Is aggregate U.S. stock market value sensitive to flows of new funds (inelastic)? In their October 2020 paper entitled “In Search of the Origins of Financial Fluctuations: The Inelastic Markets Hypothesis”, Xavier Gabaix and Ralph Koijen analyze aggregate stock market fluctuations in relation to flows of money into and out of stocks by different investor categories. They key on difficulties in satisfying demand for stocks/cash when money enters/exits the market. For example, institutions have reasonably rigid equity allocations, many individuals exhibit strong buy-and-hold inertia and hedge funds are not large enough to accommodate large inflows. In other words, households and their institutional proxies require considerable incentive to deviate from established equity allocations. As a result, relative modest flows have large impacts on prices (are inelastic). They further analyze how key tenets of macro-finance change if, in contrast to conventional belief, markets are inelastic. Using data on money flows to/from U.S. stocks across different investor categories as available during 1993 through 2018, and contemporaneous U.S. stock market level, they find that:
- Modeling suggests that adding $1 to the stock market increases aggregate market value by about $5. This model connects historical time variation in market volatility to flows and demand shocks of different investor categories.
- Results are robust to changes in model specifications, with price impact multiplier in the range of 3 to 8.
- Impacts of money flows into/out of the stock market are persistent, not because they carry information about future fundamentals, but simply because permanent shifts in demand for stocks changes equilibrium prices.
- Money flows drive over one third of all stock market fluctuations, with 54% of the effect from U.S. household accounts, 30% from mutual funds and exchange-traded funds, 14% from foreign accounts and 7% from private pension funds.

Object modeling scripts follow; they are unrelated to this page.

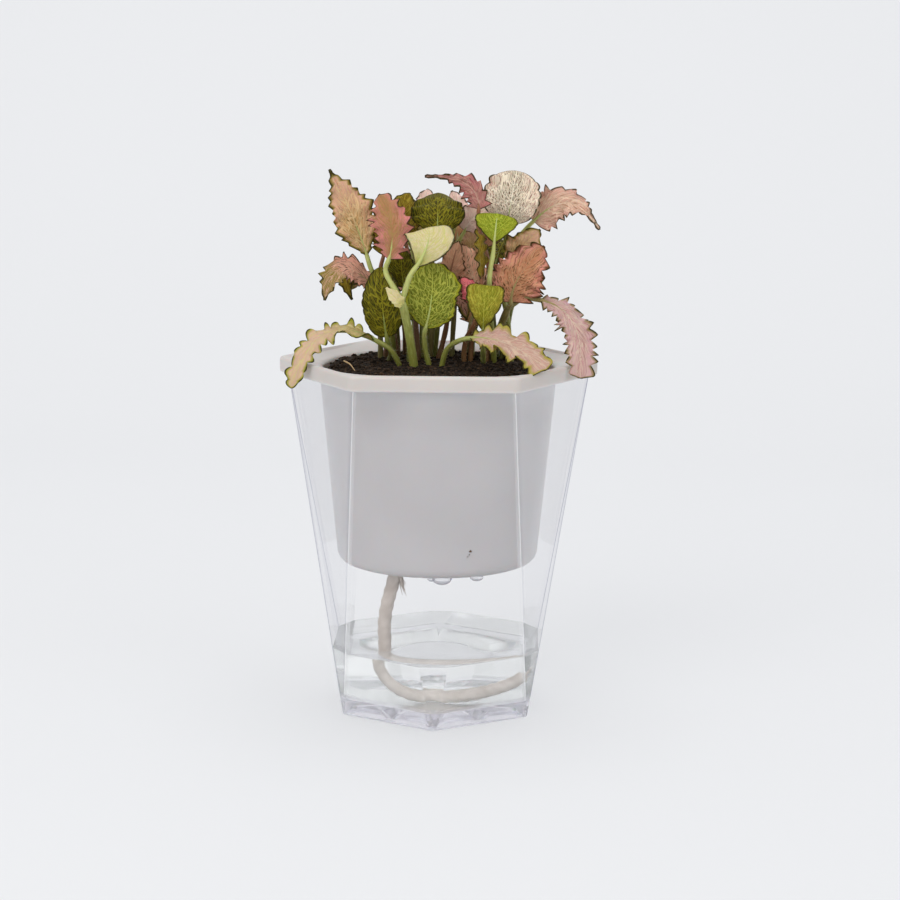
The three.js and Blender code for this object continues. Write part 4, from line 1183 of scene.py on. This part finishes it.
# near the midrib, near the edge, veins, stain; then amount of stain, width of veins, fade
KINDS = {
    "tan": ((188, 148, 92), (212, 154, 130), (220, 188, 140), (104, 84, 22), 1.0, 0.6, 0.4),
    "rosy": ((180, 124, 92), (212, 130, 132), (164, 132, 80), (132, 90, 44), 0.5, 0.55, 0.3),
    "rosy_pale": ((190, 140, 142), (206, 160, 168), (208, 186, 166), (134, 88, 74), 0.6, 0.6, 0.4),
    "salmon": ((186, 124, 90), (216, 142, 130), (200, 150, 112), (90, 58, 28), 1.3, 0.45, 0.4),
    "cream": ((176, 178, 88), (206, 196, 132), (208, 200, 128), (150, 154, 60), 0.2, 0.6, 0.0),
    "green": ((88, 98, 10), (76, 86, 8), (176, 178, 76), (58, 72, 6), 0.5, 0.65, 0.1),
    "lime": ((112, 116, 14), (128, 114, 28), (172, 166, 62), (74, 82, 8), 0.4, 0.6, 0.1),
    "dark": ((54, 48, 2), (42, 42, 2), (136, 128, 28), (26, 30, 2), 0.6, 0.65, 0.2),
    "olive": ((118, 94, 18), (94, 76, 14), (164, 144, 50), (66, 48, 14), 0.6, 0.6, 0.2),
    "spotted": ((208, 150, 130), (204, 142, 124), (214, 168, 144), (66, 42, 22), 1.5, 0.45, 0.3),
    "crimson": ((170, 106, 100), (172, 92, 98), (198, 152, 136), (88, 58, 36), 0.9, 0.55, 0.3),
    "net": ((84, 58, 34), (184, 136, 122), (246, 232, 206), (82, 56, 34), 0.9, 0.62, 0.0),
    "pink": ((204, 158, 138), (196, 144, 132), (226, 198, 170), (128, 90, 58), 0.6, 0.65, 0.3),
    "pink_banded": ((188, 146, 134), (186, 142, 134), (206, 182, 158), (140, 100, 74),
                    0.35, 0.6, 0.3),
    "pink_arch": ((178, 156, 104), (170, 150, 86), (202, 186, 132), (118, 96, 46), 0.4, 0.6, 0.3),
    # a paler copy of pink for leaves in the shade of others: painted light
    "pink_light": ((232, 192, 178), (228, 184, 176), (244, 220, 204), (160, 120, 96),
                   0.5, 0.6, 0.3),
    # a paler copy of spotted for leaves in the shade of others: painted light
    "spotted_light": ((240, 178, 150), (232, 168, 138), (244, 200, 168), (104, 74, 36),
                      1.2, 0.6, 0.3),
    "crimson_hot": ((226, 98, 112), (222, 92, 108), (236, 140, 136), (120, 60, 50), 0.5, 0.6, 0.3),
}
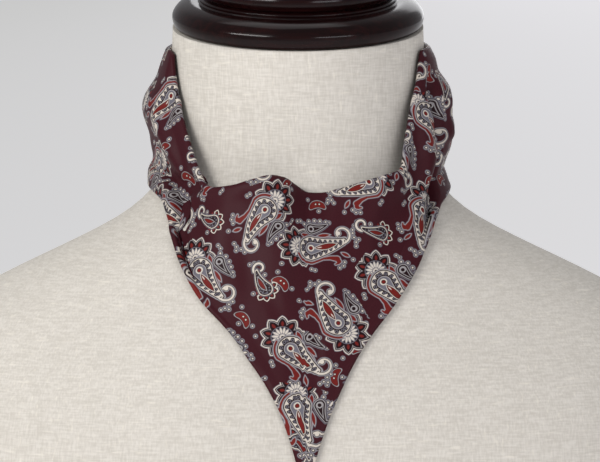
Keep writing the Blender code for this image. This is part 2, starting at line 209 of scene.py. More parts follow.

- Stock market inelasticity means than government purchases of equities and corporate share buybacks have a persistent material impact on aggregate market volatility and growth.
- Findings refute conventional beliefs. Two pre-publication online surveys via Twitter and an online seminar at VirtualFinance.org reveal a median belief that incremental investment in the stock market has no effect on aggregate market value.
In summary, the inelastic markets hypothesis and limited empirical support suggest that flows of money into and out of financial markets, not fundamentals, are preeminent for understanding stock market fluctuations.
Cautions regarding findings include:
- The sample periods for empirical support are short in terms of economic/market cycles.
- The empirical support is largely explanatory rather than predictive. The study does not address potential for investment strategies to exploit the hypothesis.